GOAL:
Check each line of the listing, and copy it if it contains the word "code".

MATERIAL FOR THE TASK:
====

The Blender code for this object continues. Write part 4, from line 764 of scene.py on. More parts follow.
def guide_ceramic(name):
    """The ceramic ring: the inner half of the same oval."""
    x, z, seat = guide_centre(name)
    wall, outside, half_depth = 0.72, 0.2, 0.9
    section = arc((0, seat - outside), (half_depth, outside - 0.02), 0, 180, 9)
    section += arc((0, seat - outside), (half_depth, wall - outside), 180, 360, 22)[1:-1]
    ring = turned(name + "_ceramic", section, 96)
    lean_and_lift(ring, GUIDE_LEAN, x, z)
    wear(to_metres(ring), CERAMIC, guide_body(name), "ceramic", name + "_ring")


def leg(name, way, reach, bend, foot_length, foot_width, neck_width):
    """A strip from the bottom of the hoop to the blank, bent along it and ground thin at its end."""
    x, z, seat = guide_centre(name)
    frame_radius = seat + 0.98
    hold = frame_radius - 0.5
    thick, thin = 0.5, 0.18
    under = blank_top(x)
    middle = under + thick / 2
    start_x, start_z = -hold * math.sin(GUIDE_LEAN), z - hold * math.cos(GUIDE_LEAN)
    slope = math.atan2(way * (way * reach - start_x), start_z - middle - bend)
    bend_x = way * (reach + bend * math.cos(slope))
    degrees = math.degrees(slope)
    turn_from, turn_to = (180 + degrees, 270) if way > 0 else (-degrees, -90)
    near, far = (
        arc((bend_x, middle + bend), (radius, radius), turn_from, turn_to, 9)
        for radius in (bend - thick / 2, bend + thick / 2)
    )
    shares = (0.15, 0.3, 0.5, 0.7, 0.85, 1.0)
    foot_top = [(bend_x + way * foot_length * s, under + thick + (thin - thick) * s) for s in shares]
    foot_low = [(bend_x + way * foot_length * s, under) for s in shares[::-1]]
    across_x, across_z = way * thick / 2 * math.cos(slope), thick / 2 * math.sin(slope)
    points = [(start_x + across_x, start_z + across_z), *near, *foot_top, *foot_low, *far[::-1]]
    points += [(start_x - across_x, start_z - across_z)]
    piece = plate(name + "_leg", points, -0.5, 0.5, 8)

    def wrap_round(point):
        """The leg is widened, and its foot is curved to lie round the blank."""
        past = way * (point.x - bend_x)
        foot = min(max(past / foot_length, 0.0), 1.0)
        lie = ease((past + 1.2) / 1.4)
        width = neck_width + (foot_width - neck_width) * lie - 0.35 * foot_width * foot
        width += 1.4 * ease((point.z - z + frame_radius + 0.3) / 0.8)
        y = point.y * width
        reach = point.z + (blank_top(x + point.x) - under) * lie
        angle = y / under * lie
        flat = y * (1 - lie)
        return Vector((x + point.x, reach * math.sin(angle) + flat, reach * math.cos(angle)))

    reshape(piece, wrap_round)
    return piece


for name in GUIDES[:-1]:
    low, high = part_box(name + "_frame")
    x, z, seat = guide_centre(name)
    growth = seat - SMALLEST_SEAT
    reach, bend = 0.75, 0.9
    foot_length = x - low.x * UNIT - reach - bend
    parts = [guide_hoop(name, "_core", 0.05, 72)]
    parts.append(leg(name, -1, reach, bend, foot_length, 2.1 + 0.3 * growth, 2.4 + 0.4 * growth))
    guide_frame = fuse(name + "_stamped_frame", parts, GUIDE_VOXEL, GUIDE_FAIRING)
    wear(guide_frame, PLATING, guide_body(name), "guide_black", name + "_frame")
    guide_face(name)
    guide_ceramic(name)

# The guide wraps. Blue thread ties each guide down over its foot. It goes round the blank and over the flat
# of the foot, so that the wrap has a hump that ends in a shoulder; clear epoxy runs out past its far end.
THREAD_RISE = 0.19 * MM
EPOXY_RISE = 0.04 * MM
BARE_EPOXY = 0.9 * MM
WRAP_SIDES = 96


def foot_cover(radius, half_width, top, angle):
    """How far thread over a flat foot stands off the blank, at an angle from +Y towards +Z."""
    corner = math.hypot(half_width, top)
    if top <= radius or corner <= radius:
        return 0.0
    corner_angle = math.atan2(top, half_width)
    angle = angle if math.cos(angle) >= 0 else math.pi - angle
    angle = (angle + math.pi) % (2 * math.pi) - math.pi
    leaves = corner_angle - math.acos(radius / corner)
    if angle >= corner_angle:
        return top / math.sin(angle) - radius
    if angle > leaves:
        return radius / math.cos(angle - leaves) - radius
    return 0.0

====

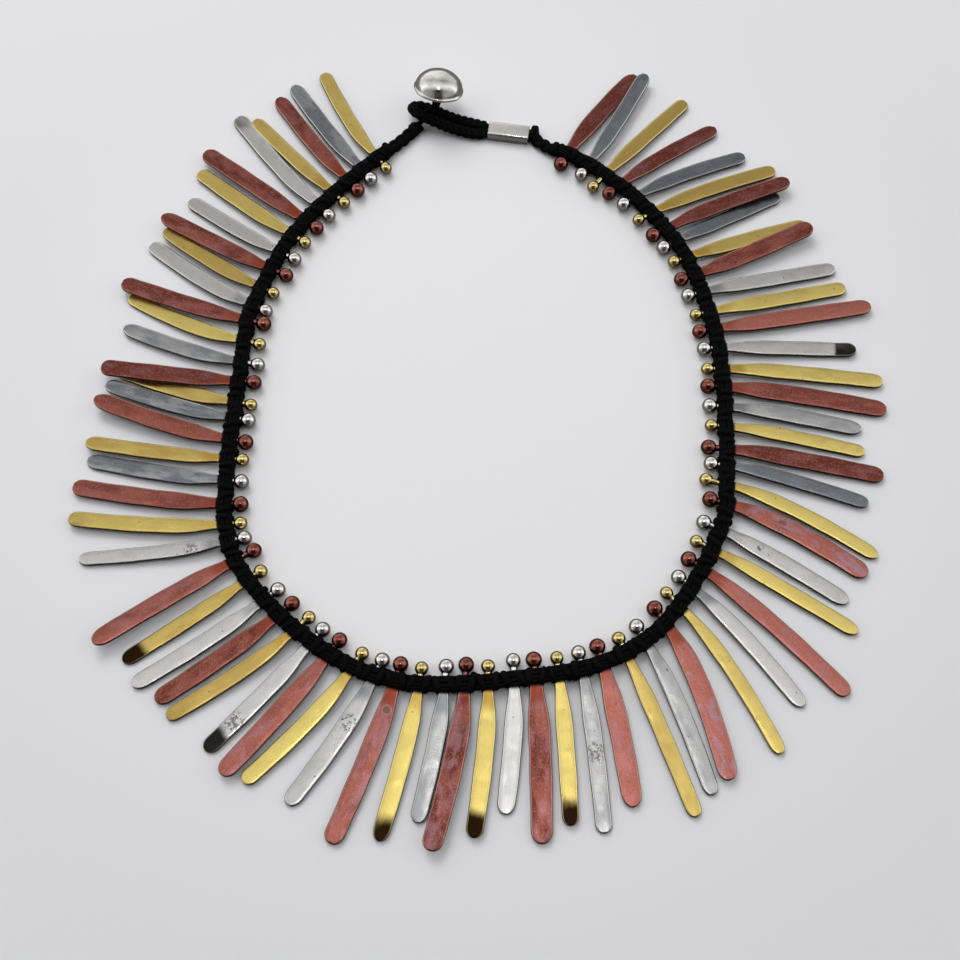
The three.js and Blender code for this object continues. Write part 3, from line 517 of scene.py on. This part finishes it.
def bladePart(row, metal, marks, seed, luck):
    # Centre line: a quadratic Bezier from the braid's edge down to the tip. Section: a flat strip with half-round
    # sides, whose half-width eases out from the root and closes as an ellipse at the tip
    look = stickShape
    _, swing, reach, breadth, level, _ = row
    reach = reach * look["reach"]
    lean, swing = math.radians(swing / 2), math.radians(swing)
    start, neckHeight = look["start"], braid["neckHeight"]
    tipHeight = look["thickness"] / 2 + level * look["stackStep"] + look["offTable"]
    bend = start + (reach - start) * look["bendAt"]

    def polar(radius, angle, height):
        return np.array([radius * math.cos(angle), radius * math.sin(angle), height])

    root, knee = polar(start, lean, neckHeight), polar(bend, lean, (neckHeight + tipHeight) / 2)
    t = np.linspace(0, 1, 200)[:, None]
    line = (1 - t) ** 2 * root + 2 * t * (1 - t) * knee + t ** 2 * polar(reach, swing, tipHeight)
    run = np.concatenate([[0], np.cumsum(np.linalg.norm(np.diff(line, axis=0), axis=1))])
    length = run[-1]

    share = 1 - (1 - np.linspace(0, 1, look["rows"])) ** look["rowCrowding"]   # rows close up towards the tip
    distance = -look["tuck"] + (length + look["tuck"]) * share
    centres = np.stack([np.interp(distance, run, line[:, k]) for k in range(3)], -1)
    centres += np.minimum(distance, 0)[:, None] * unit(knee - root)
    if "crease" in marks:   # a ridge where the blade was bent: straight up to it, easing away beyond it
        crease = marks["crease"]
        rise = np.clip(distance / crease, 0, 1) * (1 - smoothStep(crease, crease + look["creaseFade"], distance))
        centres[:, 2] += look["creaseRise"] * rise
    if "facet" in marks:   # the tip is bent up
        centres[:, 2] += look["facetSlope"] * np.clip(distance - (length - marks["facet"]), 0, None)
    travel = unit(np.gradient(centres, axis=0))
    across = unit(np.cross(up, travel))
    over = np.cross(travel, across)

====

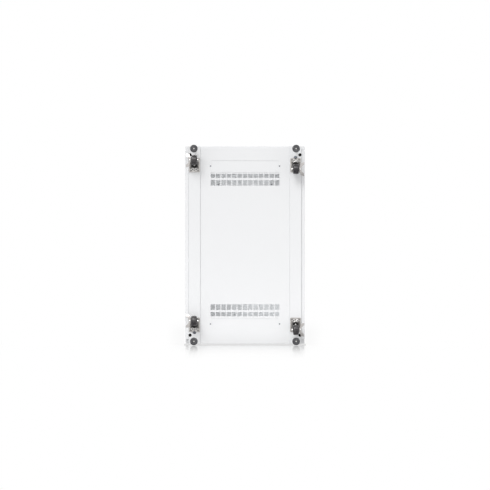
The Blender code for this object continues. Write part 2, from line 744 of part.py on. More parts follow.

====

WORKED ANSWER:
The Blender code for this object continues. Write part 4, from line 764 of scene.py on. More parts follow.
The three.js and Blender code for this object continues. Write part 3, from line 517 of scene.py on. This part finishes it.
The Blender code for this object continues. Write part 2, from line 744 of part.py on. More parts follow.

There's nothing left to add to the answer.